──────── Dataset content ────────

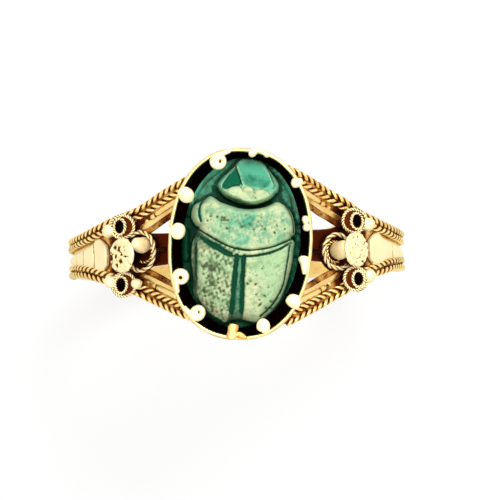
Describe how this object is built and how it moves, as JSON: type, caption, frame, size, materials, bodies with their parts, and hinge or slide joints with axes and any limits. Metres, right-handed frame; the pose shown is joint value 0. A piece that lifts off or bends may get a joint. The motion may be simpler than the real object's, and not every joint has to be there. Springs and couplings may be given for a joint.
{
  "type": "scarab ring",
  "caption": "Gold finger ring with forked twisted-wire shoulders, grain rosettes and an oval collet whose scrolled claws hold a carved glazed scarab.",
  "frame": {"origin": "centre of the finger hole", "axes": "+Y along the finger hole, +Z from the finger up through the bezel, +X across the hand"},
  "size_m": [0.0208, 0.0114, 0.0241],
  "materials": {
    "gold": "polished yellow gold",
    "dark_gold": "satin yellow gold with dark recesses",
    "glaze": "worn blue-green glaze, semi-gloss"
  },
  "bodies": {
    "root": {"arm_wire_left_lower": "gold", "arm_wire_left_upper": "gold", "arm_wire_right_lower": "gold", "arm_wire_right_upper": "gold", "base_ring_left": "gold", "base_ring_right": "gold", "claw_01": "gold", "claw_02": "gold", "claw_03": "gold", "claw_04": "gold", "claw_05": "gold", "claw_06": "gold", "claw_07": "gold", "claw_08": "gold", "claw_09": "gold", "claw_10": "gold", "claw_11": "gold", "claw_12": "gold", "collet_base": "dark_gold", "collet_rim": "gold", "collet_wall": "dark_gold", "corner_grain_left_lower": "gold", "corner_grain_left_upper": "gold", "corner_grain_right_lower": "gold", "corner_grain_right_upper": "gold", "dome_grain_left": "gold", "dome_grain_right": "gold", "edge_wire_inner_left_lower": "gold", "edge_wire_inner_left_upper": "gold", "edge_wire_inner_right_lower": "gold", "edge_wire_inner_right_upper": "gold", "edge_wire_outer_left_lower": "gold", "edge_wire_outer_left_upper": "gold", "edge_wire_outer_right_lower": "gold", "edge_wire_outer_right_upper": "gold", "hoop": "gold", "inner_loop_left": "gold", "inner_loop_right": "gold", "inner_wire_left_lower": "gold", "inner_wire_left_upper": "gold", "inner_wire_right_lower": "gold", "inner_wire_right_upper": "gold", "join_grain_left_lower": "gold", "leaf_left": "gold", "leaf_right": "gold", "near_loop_left": "gold", "near_loop_right": "gold", "rosette_collar_left": "dark_gold", "rosette_collar_right": "dark_gold", "rosette_left": "gold", "rosette_right": "gold", "scarab": "glaze", "side_loop_left_lower": "gold", "side_loop_left_upper": "gold", "side_loop_right_lower": "gold", "side_loop_right_upper": "gold", "stub_left": "gold", "stub_right": "gold"}
  },
  "joints": []
}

────────

* Task goal: Copy every line verbatim.

* Exercise solution:
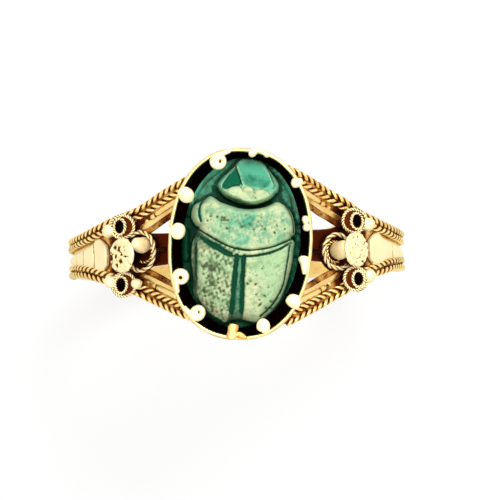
Describe how this object is built and how it moves, as JSON: type, caption, frame, size, materials, bodies with their parts, and hinge or slide joints with axes and any limits. Metres, right-handed frame; the pose shown is joint value 0. A piece that lifts off or bends may get a joint. The motion may be simpler than the real object's, and not every joint has to be there. Springs and couplings may be given for a joint.
{
  "type": "scarab ring",
  "caption": "Gold finger ring with forked twisted-wire shoulders, grain rosettes and an oval collet whose scrolled claws hold a carved glazed scarab.",
  "frame": {"origin": "centre of the finger hole", "axes": "+Y along the finger hole, +Z from the finger up through the bezel, +X across the hand"},
  "size_m": [0.0208, 0.0114, 0.0241],
  "materials": {
    "gold": "polished yellow gold",
    "dark_gold": "satin yellow gold with dark recesses",
    "glaze": "worn blue-green glaze, semi-gloss"
  },
  "bodies": {
    "root": {"arm_wire_left_lower": "gold", "arm_wire_left_upper": "gold", "arm_wire_right_lower": "gold", "arm_wire_right_upper": "gold", "base_ring_left": "gold", "base_ring_right": "gold", "claw_01": "gold", "claw_02": "gold", "claw_03": "gold", "claw_04": "gold", "claw_05": "gold", "claw_06": "gold", "claw_07": "gold", "claw_08": "gold", "claw_09": "gold", "claw_10": "gold", "claw_11": "gold", "claw_12": "gold", "collet_base": "dark_gold", "collet_rim": "gold", "collet_wall": "dark_gold", "corner_grain_left_lower": "gold", "corner_grain_left_upper": "gold", "corner_grain_right_lower": "gold", "corner_grain_right_upper": "gold", "dome_grain_left": "gold", "dome_grain_right": "gold", "edge_wire_inner_left_lower": "gold", "edge_wire_inner_left_upper": "gold", "edge_wire_inner_right_lower": "gold", "edge_wire_inner_right_upper": "gold", "edge_wire_outer_left_lower": "gold", "edge_wire_outer_left_upper": "gold", "edge_wire_outer_right_lower": "gold", "edge_wire_outer_right_upper": "gold", "hoop": "gold", "inner_loop_left": "gold", "inner_loop_right": "gold", "inner_wire_left_lower": "gold", "inner_wire_left_upper": "gold", "inner_wire_right_lower": "gold", "inner_wire_right_upper": "gold", "join_grain_left_lower": "gold", "leaf_left": "gold", "leaf_right": "gold", "near_loop_left": "gold", "near_loop_right": "gold", "rosette_collar_left": "dark_gold", "rosette_collar_right": "dark_gold", "rosette_left": "gold", "rosette_right": "gold", "scarab": "glaze", "side_loop_left_lower": "gold", "side_loop_left_upper": "gold", "side_loop_right_lower": "gold", "side_loop_right_upper": "gold", "stub_left": "gold", "stub_right": "gold"}
  },
  "joints": []
}